Task to carry out — Emit the entire listing verbatim.

Record list —
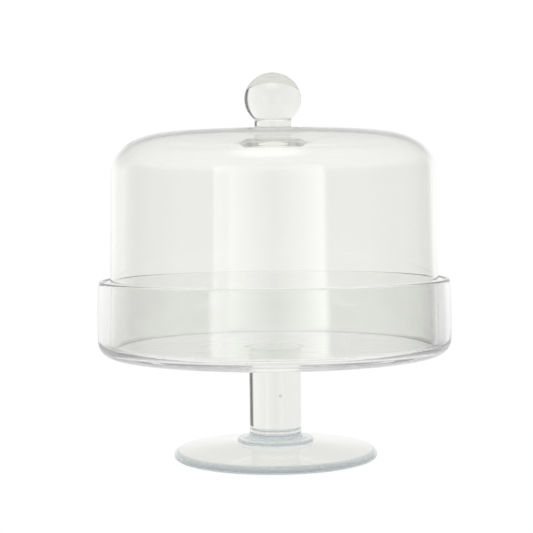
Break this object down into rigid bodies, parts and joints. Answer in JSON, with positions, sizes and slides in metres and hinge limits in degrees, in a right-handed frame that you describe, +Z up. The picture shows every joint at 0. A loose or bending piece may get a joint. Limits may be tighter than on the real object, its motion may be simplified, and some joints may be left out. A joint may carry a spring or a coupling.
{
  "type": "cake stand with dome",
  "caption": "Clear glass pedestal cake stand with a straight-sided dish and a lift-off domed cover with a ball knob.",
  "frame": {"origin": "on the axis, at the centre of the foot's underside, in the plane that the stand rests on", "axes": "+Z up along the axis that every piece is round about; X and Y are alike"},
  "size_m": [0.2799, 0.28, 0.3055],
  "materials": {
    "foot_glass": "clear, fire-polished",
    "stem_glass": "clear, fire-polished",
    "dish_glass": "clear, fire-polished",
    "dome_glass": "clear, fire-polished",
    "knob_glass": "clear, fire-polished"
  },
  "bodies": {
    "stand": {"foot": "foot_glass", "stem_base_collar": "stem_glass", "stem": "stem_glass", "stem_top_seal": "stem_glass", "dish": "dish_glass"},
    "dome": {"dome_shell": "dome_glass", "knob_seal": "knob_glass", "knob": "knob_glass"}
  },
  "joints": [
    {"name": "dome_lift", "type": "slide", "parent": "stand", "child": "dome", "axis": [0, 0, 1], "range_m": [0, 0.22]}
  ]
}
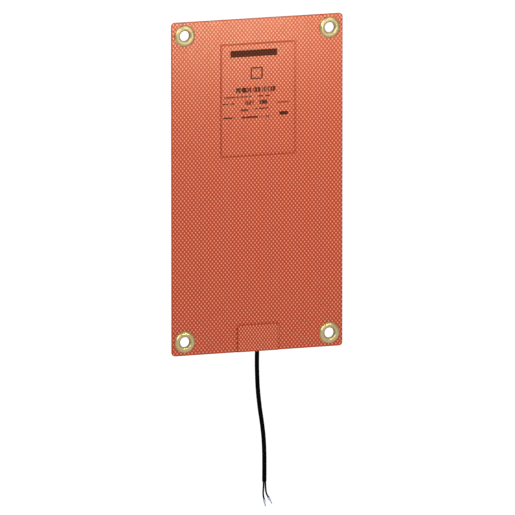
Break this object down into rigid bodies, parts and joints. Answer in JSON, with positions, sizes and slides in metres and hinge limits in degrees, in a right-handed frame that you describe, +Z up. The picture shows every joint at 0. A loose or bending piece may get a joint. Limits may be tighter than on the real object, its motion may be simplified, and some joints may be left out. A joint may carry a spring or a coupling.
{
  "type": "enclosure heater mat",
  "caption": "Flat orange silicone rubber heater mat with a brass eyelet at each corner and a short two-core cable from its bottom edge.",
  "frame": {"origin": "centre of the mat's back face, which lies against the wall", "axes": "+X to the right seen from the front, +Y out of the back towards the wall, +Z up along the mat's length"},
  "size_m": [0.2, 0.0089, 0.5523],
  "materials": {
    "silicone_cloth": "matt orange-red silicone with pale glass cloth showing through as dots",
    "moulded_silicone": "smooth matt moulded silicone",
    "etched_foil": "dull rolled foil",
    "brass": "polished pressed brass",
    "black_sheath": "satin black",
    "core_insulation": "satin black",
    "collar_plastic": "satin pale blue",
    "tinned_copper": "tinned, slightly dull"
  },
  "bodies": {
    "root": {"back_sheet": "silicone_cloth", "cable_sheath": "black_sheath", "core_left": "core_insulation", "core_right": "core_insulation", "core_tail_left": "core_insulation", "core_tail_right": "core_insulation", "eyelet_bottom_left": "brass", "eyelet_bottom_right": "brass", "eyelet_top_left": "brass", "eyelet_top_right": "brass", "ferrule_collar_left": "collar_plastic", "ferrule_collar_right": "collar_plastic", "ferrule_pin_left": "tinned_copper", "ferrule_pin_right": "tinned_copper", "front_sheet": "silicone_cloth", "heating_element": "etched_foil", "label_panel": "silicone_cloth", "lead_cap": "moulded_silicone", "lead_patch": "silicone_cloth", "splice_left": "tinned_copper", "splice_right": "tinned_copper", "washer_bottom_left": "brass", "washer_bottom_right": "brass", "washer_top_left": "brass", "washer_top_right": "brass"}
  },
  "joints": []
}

The solution —
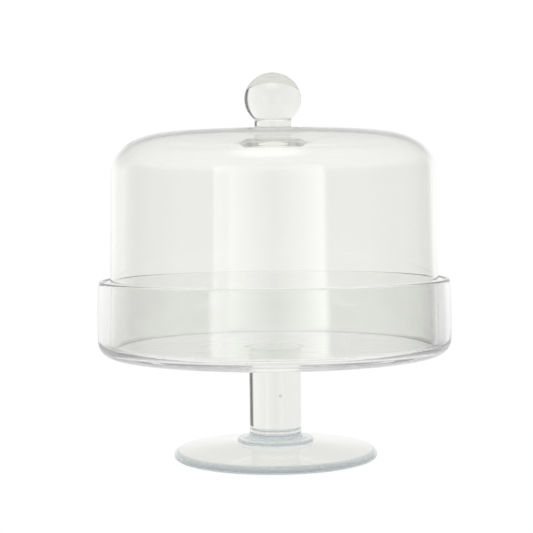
Break this object down into rigid bodies, parts and joints. Answer in JSON, with positions, sizes and slides in metres and hinge limits in degrees, in a right-handed frame that you describe, +Z up. The picture shows every joint at 0. A loose or bending piece may get a joint. Limits may be tighter than on the real object, its motion may be simplified, and some joints may be left out. A joint may carry a spring or a coupling.
{
  "type": "cake stand with dome",
  "caption": "Clear glass pedestal cake stand with a straight-sided dish and a lift-off domed cover with a ball knob.",
  "frame": {"origin": "on the axis, at the centre of the foot's underside, in the plane that the stand rests on", "axes": "+Z up along the axis that every piece is round about; X and Y are alike"},
  "size_m": [0.2799, 0.28, 0.3055],
  "materials": {
    "foot_glass": "clear, fire-polished",
    "stem_glass": "clear, fire-polished",
    "dish_glass": "clear, fire-polished",
    "dome_glass": "clear, fire-polished",
    "knob_glass": "clear, fire-polished"
  },
  "bodies": {
    "stand": {"foot": "foot_glass", "stem_base_collar": "stem_glass", "stem": "stem_glass", "stem_top_seal": "stem_glass", "dish": "dish_glass"},
    "dome": {"dome_shell": "dome_glass", "knob_seal": "knob_glass", "knob": "knob_glass"}
  },
  "joints": [
    {"name": "dome_lift", "type": "slide", "parent": "stand", "child": "dome", "axis": [0, 0, 1], "range_m": [0, 0.22]}
  ]
}
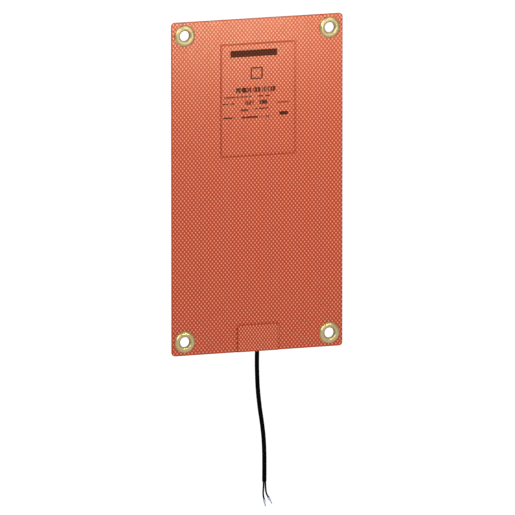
Break this object down into rigid bodies, parts and joints. Answer in JSON, with positions, sizes and slides in metres and hinge limits in degrees, in a right-handed frame that you describe, +Z up. The picture shows every joint at 0. A loose or bending piece may get a joint. Limits may be tighter than on the real object, its motion may be simplified, and some joints may be left out. A joint may carry a spring or a coupling.
{
  "type": "enclosure heater mat",
  "caption": "Flat orange silicone rubber heater mat with a brass eyelet at each corner and a short two-core cable from its bottom edge.",
  "frame": {"origin": "centre of the mat's back face, which lies against the wall", "axes": "+X to the right seen from the front, +Y out of the back towards the wall, +Z up along the mat's length"},
  "size_m": [0.2, 0.0089, 0.5523],
  "materials": {
    "silicone_cloth": "matt orange-red silicone with pale glass cloth showing through as dots",
    "moulded_silicone": "smooth matt moulded silicone",
    "etched_foil": "dull rolled foil",
    "brass": "polished pressed brass",
    "black_sheath": "satin black",
    "core_insulation": "satin black",
    "collar_plastic": "satin pale blue",
    "tinned_copper": "tinned, slightly dull"
  },
  "bodies": {
    "root": {"back_sheet": "silicone_cloth", "cable_sheath": "black_sheath", "core_left": "core_insulation", "core_right": "core_insulation", "core_tail_left": "core_insulation", "core_tail_right": "core_insulation", "eyelet_bottom_left": "brass", "eyelet_bottom_right": "brass", "eyelet_top_left": "brass", "eyelet_top_right": "brass", "ferrule_collar_left": "collar_plastic", "ferrule_collar_right": "collar_plastic", "ferrule_pin_left": "tinned_copper", "ferrule_pin_right": "tinned_copper", "front_sheet": "silicone_cloth", "heating_element": "etched_foil", "label_panel": "silicone_cloth", "lead_cap": "moulded_silicone", "lead_patch": "silicone_cloth", "splice_left": "tinned_copper", "splice_right": "tinned_copper", "washer_bottom_left": "brass", "washer_bottom_right": "brass", "washer_top_left": "brass", "washer_top_right": "brass"}
  },
  "joints": []
}